# Aim
Print out the entries below with no edits.

[Modeling code records]
☆ ☆ ☆ ☆ ☆ ☆ ☆

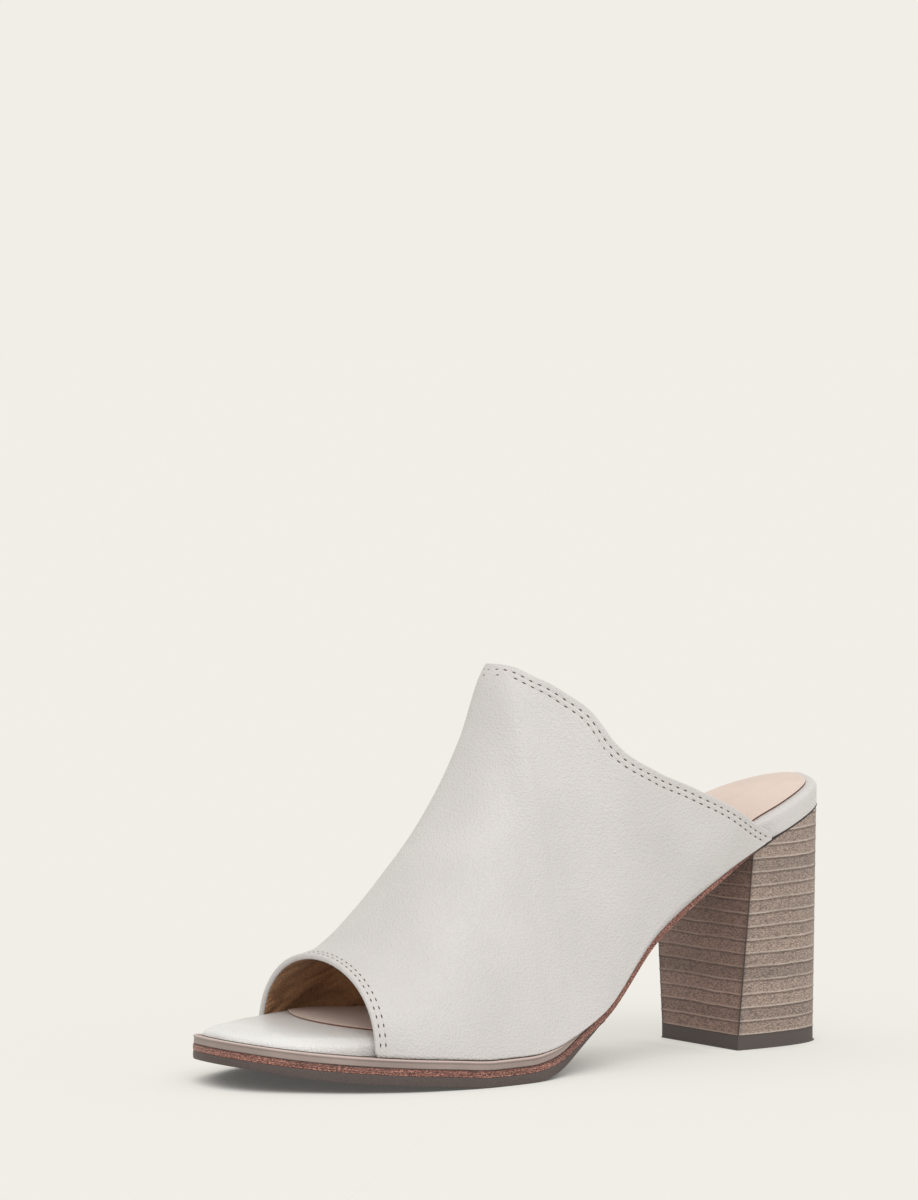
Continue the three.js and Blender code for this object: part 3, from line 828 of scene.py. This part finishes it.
def speckled_material(name, colour, dark, scale, roughness, along=None, light=1.35, narrow=0.08, streaks=0.0):
    """Cut edge of leather or rubber: fine fibres as dark and light specks, drawn out along the edge.

    Streaks run along the edge: noise of the place along the shoe and of the attribute "layer", which
    leads from 0 at the edge's top to 1 at its bottom; the top line is dark and the bottom line light.
    Along gives two places and a colour: the edge has that colour up to the first place.
    """
    finish = Finish(name, roughness)
    place = finish.place()
    specks = finish.noise(finish.stretched(place, (1.0, 1.0, 2.2)), scale, 3.0, 0.7)
    clouds = finish.noise(place, EDGE_CLOUDS, 2.0)
    bright = light if isinstance(light, tuple) else shade(colour, light)
    tone = finish.ramp(specks, [(0.5 - narrow, dark), (0.5, colour), (0.5 + narrow * 1.2, bright)])
    tone = finish.times(tone, finish.ramp(clouds, [(0.35, (0.6, 0.6, 0.6)), (0.65, PLAIN)]), 0.25)
    if streaks:
        layer = finish.attribute("layer")
        slow = finish.math("MULTIPLY", finish.axes(place)["X"], 16.0)
        spread = finish.node("ShaderNodeCombineXYZ", {"X": slow, "Y": layer}).outputs["Vector"]
        fibres = finish.noise(spread, 5.0, 3.0, 0.6)
        lines = finish.ramp(fibres, [(0.38, (0.5, 0.46, 0.44)), (0.5, PLAIN), (0.62, (1.45, 1.5, 1.5))])
        rims = finish.ramp(layer, [
            (0.0, (0.3, 0.28, 0.27)), (0.12, (0.5, 0.48, 0.47)), (0.24, PLAIN),
            (0.84, PLAIN), (0.94, (1.6, 1.7, 1.7)), (1.0, (0.9, 0.9, 0.9)),
        ])
        tone = finish.times(finish.times(tone, lines, streaks), rims, 0.85)
    if along:
        start, end, first = along
        reach = finish.span(finish.axes(place)["X"], from_min=start * MM, from_max=end * MM)
        tone = finish.turned((*first, 1.0), tone, reach)
    finish.lead(tone, "Base Color")
    finish.relief(specks, 0.3, SPECK_RELIEF)
    return finish.material


# How far the lines between the heel's lifts sway up and down, in metres
LIFT_SWAY = 0.0011


def stacked_material(name, colour, line, lift, lowest):
    """Stacked leather: each lift has its own tone, thin light lines lie between the lifts with a band of
    painted shade just under each, specks all over.

    The number of a lift is its height over the lowest one, over the lift's height, rounded down; its tone
    is a random value of that number. Lines show where the rest of that division is close to nought.
    The attribute "breast" paints shade on the heel's front and "corner" draws the dark lines at its corners.
    """
    finish = Finish(name, 0.55)
    place = finish.place()
    sway = finish.noise(place, HEEL_CLOUDS, 2.0)
    swayed = finish.math("MULTIPLY_ADD", sway, LIFT_SWAY, finish.axes(place)["Z"])
    level = finish.math("SUBTRACT", swayed, lowest * MM + LIFT_SWAY / 2)
    number = finish.math("DIVIDE", level, lift * MM)
    rest = finish.math("FRACT", number)
    whole = finish.math("FLOOR", number)
    random = finish.node("ShaderNodeTexWhiteNoise", {"W": whole}, noise_dimensions="1D").outputs["Value"]
    tone = finish.ramp(random, [(0.0, shade(colour, 0.82)), (1.0, shade(colour, 1.12))], "LINEAR")
    specks = finish.noise(finish.stretched(place, (1.0, 1.0, 3.0)), HEEL_SPECKS, 3.0, 0.75)
    dust = [(0.39, (0.3, 0.28, 0.27)), (0.5, (0.92, 0.9, 0.89)), (0.61, (1.6, 1.58, 1.56))]
    tone = finish.times(tone, finish.ramp(specks, dust), 0.75)
    # Painted shade: a dark band just under each light line
    shade_under_lines = finish.ramp(rest, [(0.0, PLAIN), (0.76, PLAIN), (0.9, (0.5, 0.47, 0.45)), (1.0, (0.8, 0.8, 0.8))])
    tone = finish.times(tone, shade_under_lines, 0.85)
    lines = finish.ramp(rest, [(0.0, PLAIN), (0.05, PLAIN), (0.14, NONE), (1.0, NONE)], "LINEAR")
    wear_and_highlight = finish.span(sway, from_min=0.3, from_max=0.7, to_min=0.35, to_max=0.95)
    tone = finish.turned(tone, (*line, 1.0), finish.math("MULTIPLY", lines, wear_and_highlight))
    # Painted shade on the heel's front
    tone = finish.times(tone, (0.82, 0.7, 0.66, 1.0), finish.attribute("breast"))
    tone = finish.turned(tone, (*SEAM_DARK, 1.0), finish.attribute("corner"))
    finish.lead(tone, "Base Color")
    finish.relief(specks, 0.35, SPECK_RELIEF)
    return finish.material


def colour_of(red, green, blue):
    """Linear colour from the 0 to 255 numbers of a screen."""
    value = np.array([red, green, blue]) / 255
    return tuple(np.where(value <= 0.04045, value / 12.92, ((value + 0.055) / 1.055) ** 2.4).tolist())


def colour_setting(name, description, rgb):
    return bpy.props.FloatVectorProperty(
        name=name, description=description, subtype="COLOR", size=3, min=0, max=1, default=colour_of(*rgb))


def length_setting(name, description, millimetres):
    return bpy.props.FloatProperty(
        name=name, description=description, subtype="DISTANCE", unit="LENGTH", min=0,
        default=millimetres * MM, precision=5)


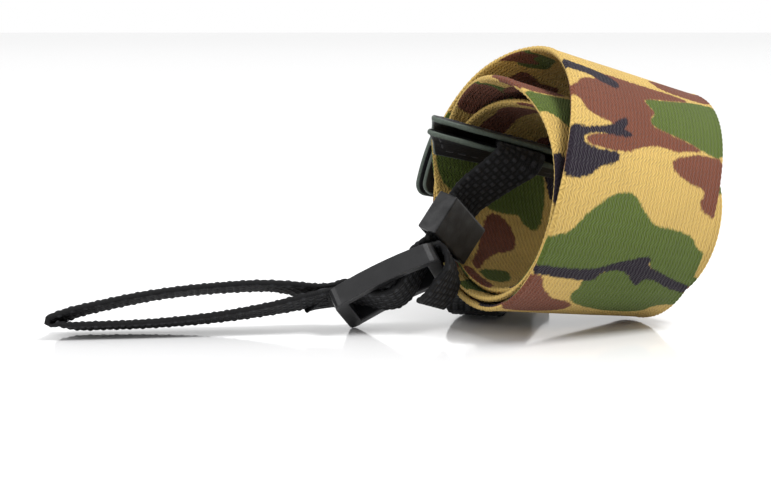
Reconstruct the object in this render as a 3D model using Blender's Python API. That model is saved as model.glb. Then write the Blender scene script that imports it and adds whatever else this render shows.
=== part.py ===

☆ ☆ ☆ ☆ ☆ ☆ ☆

# Written solution
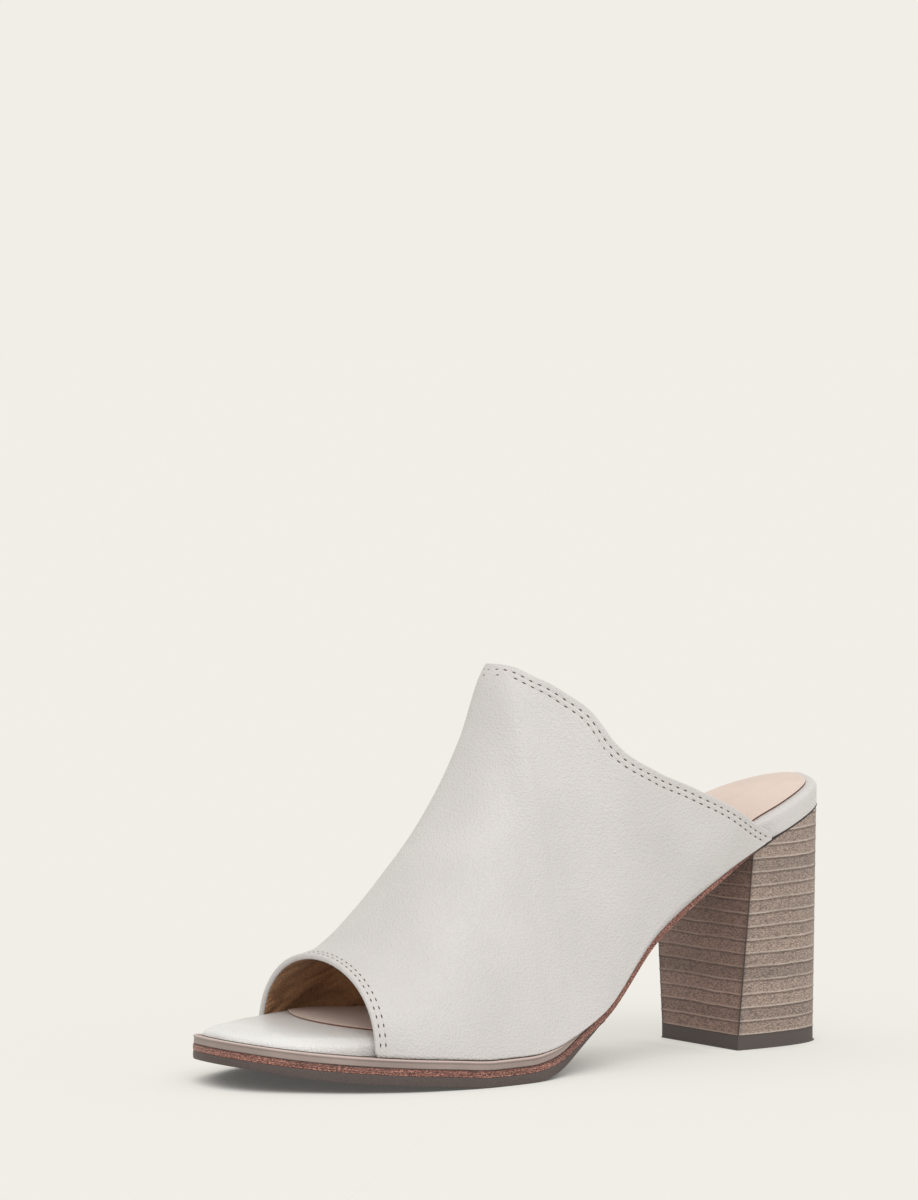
Continue the three.js and Blender code for this object: part 3, from line 828 of scene.py. This part finishes it.
def speckled_material(name, colour, dark, scale, roughness, along=None, light=1.35, narrow=0.08, streaks=0.0):
    """Cut edge of leather or rubber: fine fibres as dark and light specks, drawn out along the edge.

    Streaks run along the edge: noise of the place along the shoe and of the attribute "layer", which
    leads from 0 at the edge's top to 1 at its bottom; the top line is dark and the bottom line light.
    Along gives two places and a colour: the edge has that colour up to the first place.
    """
    finish = Finish(name, roughness)
    place = finish.place()
    specks = finish.noise(finish.stretched(place, (1.0, 1.0, 2.2)), scale, 3.0, 0.7)
    clouds = finish.noise(place, EDGE_CLOUDS, 2.0)
    bright = light if isinstance(light, tuple) else shade(colour, light)
    tone = finish.ramp(specks, [(0.5 - narrow, dark), (0.5, colour), (0.5 + narrow * 1.2, bright)])
    tone = finish.times(tone, finish.ramp(clouds, [(0.35, (0.6, 0.6, 0.6)), (0.65, PLAIN)]), 0.25)
    if streaks:
        layer = finish.attribute("layer")
        slow = finish.math("MULTIPLY", finish.axes(place)["X"], 16.0)
        spread = finish.node("ShaderNodeCombineXYZ", {"X": slow, "Y": layer}).outputs["Vector"]
        fibres = finish.noise(spread, 5.0, 3.0, 0.6)
        lines = finish.ramp(fibres, [(0.38, (0.5, 0.46, 0.44)), (0.5, PLAIN), (0.62, (1.45, 1.5, 1.5))])
        rims = finish.ramp(layer, [
            (0.0, (0.3, 0.28, 0.27)), (0.12, (0.5, 0.48, 0.47)), (0.24, PLAIN),
            (0.84, PLAIN), (0.94, (1.6, 1.7, 1.7)), (1.0, (0.9, 0.9, 0.9)),
        ])
        tone = finish.times(finish.times(tone, lines, streaks), rims, 0.85)
    if along:
        start, end, first = along
        reach = finish.span(finish.axes(place)["X"], from_min=start * MM, from_max=end * MM)
        tone = finish.turned((*first, 1.0), tone, reach)
    finish.lead(tone, "Base Color")
    finish.relief(specks, 0.3, SPECK_RELIEF)
    return finish.material


# How far the lines between the heel's lifts sway up and down, in metres
LIFT_SWAY = 0.0011


def stacked_material(name, colour, line, lift, lowest):
    """Stacked leather: each lift has its own tone, thin light lines lie between the lifts with a band of
    painted shade just under each, specks all over.

    The number of a lift is its height over the lowest one, over the lift's height, rounded down; its tone
    is a random value of that number. Lines show where the rest of that division is close to nought.
    The attribute "breast" paints shade on the heel's front and "corner" draws the dark lines at its corners.
    """
    finish = Finish(name, 0.55)
    place = finish.place()
    sway = finish.noise(place, HEEL_CLOUDS, 2.0)
    swayed = finish.math("MULTIPLY_ADD", sway, LIFT_SWAY, finish.axes(place)["Z"])
    level = finish.math("SUBTRACT", swayed, lowest * MM + LIFT_SWAY / 2)
    number = finish.math("DIVIDE", level, lift * MM)
    rest = finish.math("FRACT", number)
    whole = finish.math("FLOOR", number)
    random = finish.node("ShaderNodeTexWhiteNoise", {"W": whole}, noise_dimensions="1D").outputs["Value"]
    tone = finish.ramp(random, [(0.0, shade(colour, 0.82)), (1.0, shade(colour, 1.12))], "LINEAR")
    specks = finish.noise(finish.stretched(place, (1.0, 1.0, 3.0)), HEEL_SPECKS, 3.0, 0.75)
    dust = [(0.39, (0.3, 0.28, 0.27)), (0.5, (0.92, 0.9, 0.89)), (0.61, (1.6, 1.58, 1.56))]
    tone = finish.times(tone, finish.ramp(specks, dust), 0.75)
    # Painted shade: a dark band just under each light line
    shade_under_lines = finish.ramp(rest, [(0.0, PLAIN), (0.76, PLAIN), (0.9, (0.5, 0.47, 0.45)), (1.0, (0.8, 0.8, 0.8))])
    tone = finish.times(tone, shade_under_lines, 0.85)
    lines = finish.ramp(rest, [(0.0, PLAIN), (0.05, PLAIN), (0.14, NONE), (1.0, NONE)], "LINEAR")
    wear_and_highlight = finish.span(sway, from_min=0.3, from_max=0.7, to_min=0.35, to_max=0.95)
    tone = finish.turned(tone, (*line, 1.0), finish.math("MULTIPLY", lines, wear_and_highlight))
    # Painted shade on the heel's front
    tone = finish.times(tone, (0.82, 0.7, 0.66, 1.0), finish.attribute("breast"))
    tone = finish.turned(tone, (*SEAM_DARK, 1.0), finish.attribute("corner"))
    finish.lead(tone, "Base Color")
    finish.relief(specks, 0.35, SPECK_RELIEF)
    return finish.material


def colour_of(red, green, blue):
    """Linear colour from the 0 to 255 numbers of a screen."""
    value = np.array([red, green, blue]) / 255
    return tuple(np.where(value <= 0.04045, value / 12.92, ((value + 0.055) / 1.055) ** 2.4).tolist())


def colour_setting(name, description, rgb):
    return bpy.props.FloatVectorProperty(
        name=name, description=description, subtype="COLOR", size=3, min=0, max=1, default=colour_of(*rgb))


def length_setting(name, description, millimetres):
    return bpy.props.FloatProperty(
        name=name, description=description, subtype="DISTANCE", unit="LENGTH", min=0,
        default=millimetres * MM, precision=5)


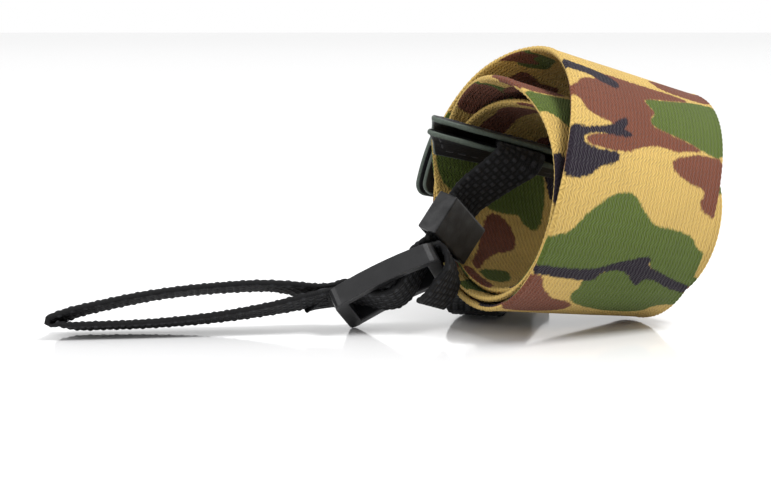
Reconstruct the object in this render as a 3D model using Blender's Python API. That model is saved as model.glb. Then write the Blender scene script that imports it and adds whatever else this render shows.
=== part.py ===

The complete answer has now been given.